▸ **Requirement**:
Output, word for word, every line from the start of the listing down to and including the line that contains "two round trays."; include nothing else.

════════════════════

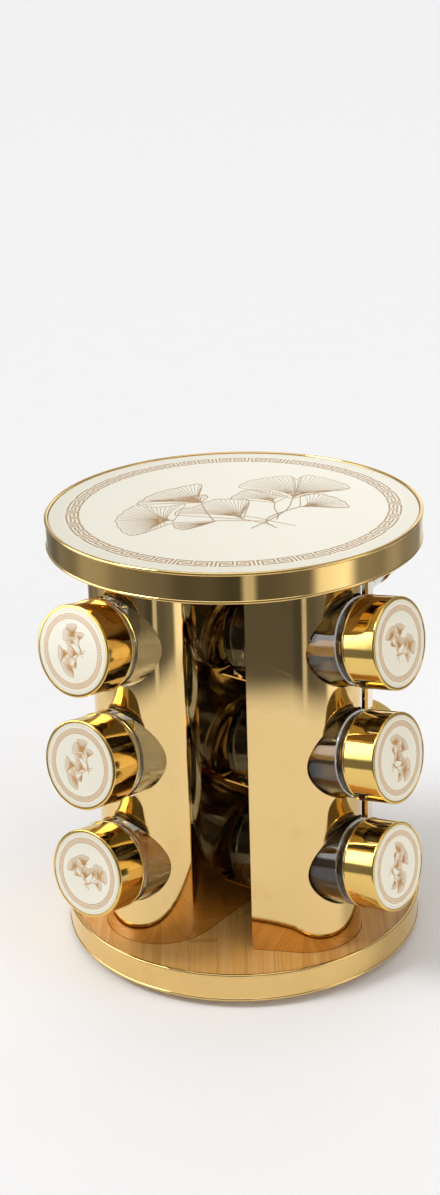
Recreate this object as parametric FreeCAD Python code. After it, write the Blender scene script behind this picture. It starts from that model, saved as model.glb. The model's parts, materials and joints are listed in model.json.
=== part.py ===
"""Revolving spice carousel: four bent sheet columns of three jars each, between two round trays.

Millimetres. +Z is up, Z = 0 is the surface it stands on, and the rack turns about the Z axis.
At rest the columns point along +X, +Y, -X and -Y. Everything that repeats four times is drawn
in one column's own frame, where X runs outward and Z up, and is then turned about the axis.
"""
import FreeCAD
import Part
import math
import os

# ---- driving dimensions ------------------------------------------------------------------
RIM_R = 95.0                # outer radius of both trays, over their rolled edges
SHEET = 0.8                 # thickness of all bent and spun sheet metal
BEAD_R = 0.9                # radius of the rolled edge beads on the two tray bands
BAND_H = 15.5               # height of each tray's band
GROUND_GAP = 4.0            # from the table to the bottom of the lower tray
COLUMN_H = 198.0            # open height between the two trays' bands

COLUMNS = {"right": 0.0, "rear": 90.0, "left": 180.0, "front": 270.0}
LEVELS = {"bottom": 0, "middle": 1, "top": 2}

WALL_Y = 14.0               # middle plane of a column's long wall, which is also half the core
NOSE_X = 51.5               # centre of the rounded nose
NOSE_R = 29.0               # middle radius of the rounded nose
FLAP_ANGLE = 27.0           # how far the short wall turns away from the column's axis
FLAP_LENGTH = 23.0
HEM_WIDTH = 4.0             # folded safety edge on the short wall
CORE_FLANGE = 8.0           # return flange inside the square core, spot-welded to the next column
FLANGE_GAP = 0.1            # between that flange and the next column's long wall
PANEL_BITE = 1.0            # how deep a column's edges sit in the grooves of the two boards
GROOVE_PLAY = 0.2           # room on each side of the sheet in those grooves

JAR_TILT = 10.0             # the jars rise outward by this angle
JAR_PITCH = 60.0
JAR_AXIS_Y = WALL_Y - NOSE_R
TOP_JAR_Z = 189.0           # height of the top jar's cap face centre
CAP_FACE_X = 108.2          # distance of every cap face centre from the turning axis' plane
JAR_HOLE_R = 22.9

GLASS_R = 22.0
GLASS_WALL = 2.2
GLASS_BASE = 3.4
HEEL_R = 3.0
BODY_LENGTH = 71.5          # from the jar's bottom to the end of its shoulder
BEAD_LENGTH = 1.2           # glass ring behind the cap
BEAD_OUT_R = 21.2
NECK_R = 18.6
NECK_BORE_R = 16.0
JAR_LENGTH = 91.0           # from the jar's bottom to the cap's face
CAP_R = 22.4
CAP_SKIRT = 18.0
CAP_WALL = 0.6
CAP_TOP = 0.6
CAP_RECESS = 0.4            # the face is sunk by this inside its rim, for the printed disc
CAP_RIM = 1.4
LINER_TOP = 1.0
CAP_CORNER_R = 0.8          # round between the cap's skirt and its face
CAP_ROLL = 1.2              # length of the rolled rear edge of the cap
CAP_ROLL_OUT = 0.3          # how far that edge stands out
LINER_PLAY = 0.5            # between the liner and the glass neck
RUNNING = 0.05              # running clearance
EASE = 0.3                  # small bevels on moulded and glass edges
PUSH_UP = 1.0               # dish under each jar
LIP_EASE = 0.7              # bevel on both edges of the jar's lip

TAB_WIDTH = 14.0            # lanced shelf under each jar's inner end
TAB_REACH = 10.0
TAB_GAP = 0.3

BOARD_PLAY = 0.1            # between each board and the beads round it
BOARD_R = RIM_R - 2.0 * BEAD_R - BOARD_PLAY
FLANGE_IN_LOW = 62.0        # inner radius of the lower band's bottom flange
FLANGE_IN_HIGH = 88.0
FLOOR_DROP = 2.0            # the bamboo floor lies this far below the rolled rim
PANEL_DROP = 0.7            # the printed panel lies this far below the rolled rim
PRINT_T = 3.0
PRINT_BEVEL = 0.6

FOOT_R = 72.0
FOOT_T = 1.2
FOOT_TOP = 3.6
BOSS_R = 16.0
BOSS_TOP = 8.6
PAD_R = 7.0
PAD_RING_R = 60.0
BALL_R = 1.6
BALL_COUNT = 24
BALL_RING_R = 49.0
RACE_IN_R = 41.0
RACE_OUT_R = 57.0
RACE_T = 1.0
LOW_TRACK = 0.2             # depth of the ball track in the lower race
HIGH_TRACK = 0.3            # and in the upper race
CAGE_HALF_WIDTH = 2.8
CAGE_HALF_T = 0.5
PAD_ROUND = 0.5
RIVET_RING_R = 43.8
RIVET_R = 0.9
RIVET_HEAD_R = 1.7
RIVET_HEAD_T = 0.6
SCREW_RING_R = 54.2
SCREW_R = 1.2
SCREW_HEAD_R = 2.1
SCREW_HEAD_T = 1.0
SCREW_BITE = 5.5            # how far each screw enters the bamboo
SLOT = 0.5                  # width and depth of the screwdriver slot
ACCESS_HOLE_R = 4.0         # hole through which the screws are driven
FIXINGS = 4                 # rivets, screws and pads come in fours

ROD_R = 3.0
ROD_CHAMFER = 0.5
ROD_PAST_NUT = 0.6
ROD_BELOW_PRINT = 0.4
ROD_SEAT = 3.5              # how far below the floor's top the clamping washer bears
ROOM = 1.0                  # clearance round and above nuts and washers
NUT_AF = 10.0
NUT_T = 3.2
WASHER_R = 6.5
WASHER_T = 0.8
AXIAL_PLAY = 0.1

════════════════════

▸ **Output of the task**:
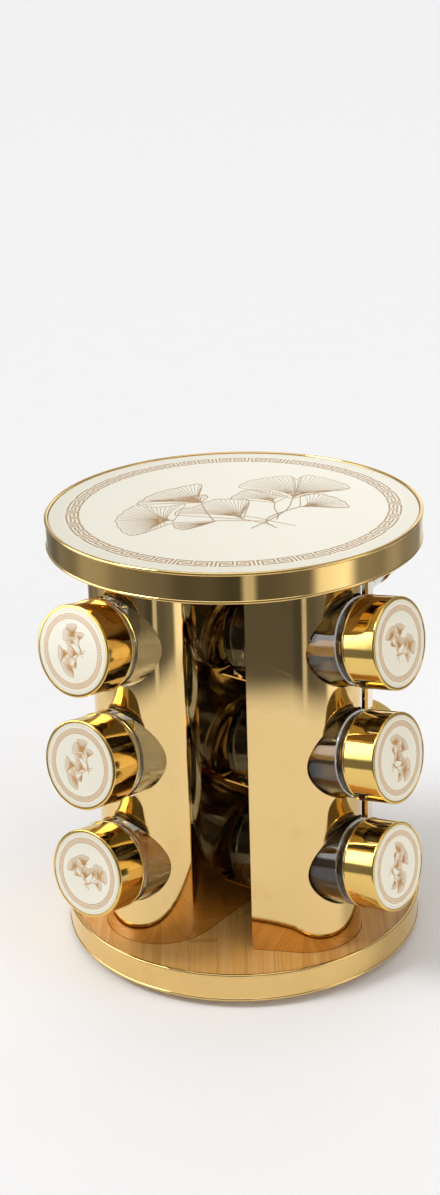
Recreate this object as parametric FreeCAD Python code. After it, write the Blender scene script behind this picture. It starts from that model, saved as model.glb. The model's parts, materials and joints are listed in model.json.
=== part.py ===
"""Revolving spice carousel: four bent sheet columns of three jars each, between two round trays.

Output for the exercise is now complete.